Ou(r) Values: Why Insulation is Always Top of Mind.
April 22, 2015
Unless you’re an architect, engineer, or general contractor, you might not know what an R-value is and why it’s important. Even in the mobile hospitality sector. Especially when you’re building amazing experiences from shipping containers.
“An R-value is the capacity of an insulating material to resist heat flow. The higher the R-value, the greater the insulating power.” – Google
Let’s say you’re at a festival in Arizona and there are two exhibits crafted from shipping containers. The first container is not insulated. You go inside and it feels like an oven. The second container is properly insulated and is so comfortable that you might not want to leave. We’re the second container.
Here at Boxman Studios we’re more than just a shipping container company. Our goal is to make our structures as comfortable, and compliant as necessary in order to create great experiences for our clients. That’s why R-values are something we consider for every project.
Many people think that once you have a shipping container shell, you just throw some furniture inside, hang a couple of monitors, and bingo, you have a cool immersive experience. Except, if you’re at that festival in Arizona, it’s far from cool. Corrugated steel has a very low R-value.
*From left to right: An industrial inventory control at a nuclear facility. A beer taproom in Boston. A mobile chocolate retail store. Each of these spaces encounters varying climates and require varying insulation solutions.

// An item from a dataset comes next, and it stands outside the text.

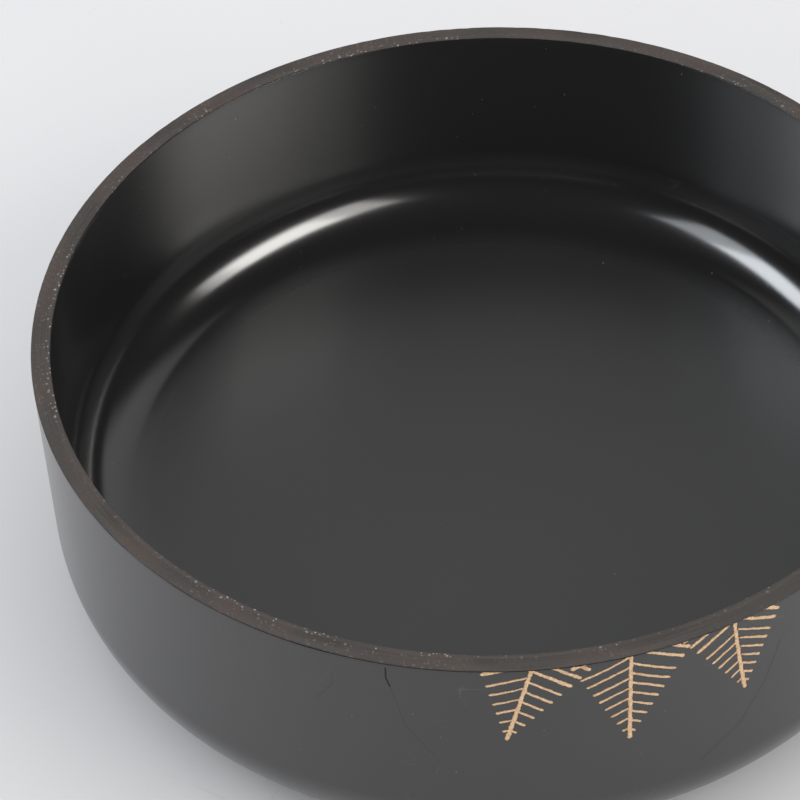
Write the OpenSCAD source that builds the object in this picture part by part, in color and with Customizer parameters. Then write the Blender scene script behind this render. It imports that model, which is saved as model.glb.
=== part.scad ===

Permanent structures in the US have to adhere to the International Building Code (IBC). Part of that code references insulation, and R-values. The idea is to make structures as air tight as possible. No heat in. No heat out. This leads to energy efficiency, and increased comfort. Different kinds of structures require different R-values. Different kinds of materials help determine an R-value, and different components of a structure all have their own R-values (roof, sides, etc.)
But here’s where it gets interesting. IBC codes don’t just apply to permanent structures. Depending on how long you’re in a city, you may have to adhere to things like R-values (or electrical, mechanical, plumbing codes.) And because of the climate variation across the US, there are different R-values for different parts of the country. Finally, some states and cities have their own codes which supersede IBC codes, in which case you’ve got to know what those are in order to adhere to them.
It’s all pretty confusing, but knowing how to make the most compliant, comfortable shipping container experience possible is what makes us different. We don’t just want to build cool things, we want to design, develop, and deploy the kinds of experiences that make our clients happy. And that means doing things right.
We do all the due-diligence necessary to ensure we’re building structures correctly. We offer a range of insulation options, and always build to the strictest code in order to ensure that tours go off without a hitch. And that whether you activate in New England or Los Angeles, your customers and your fans are comfortable.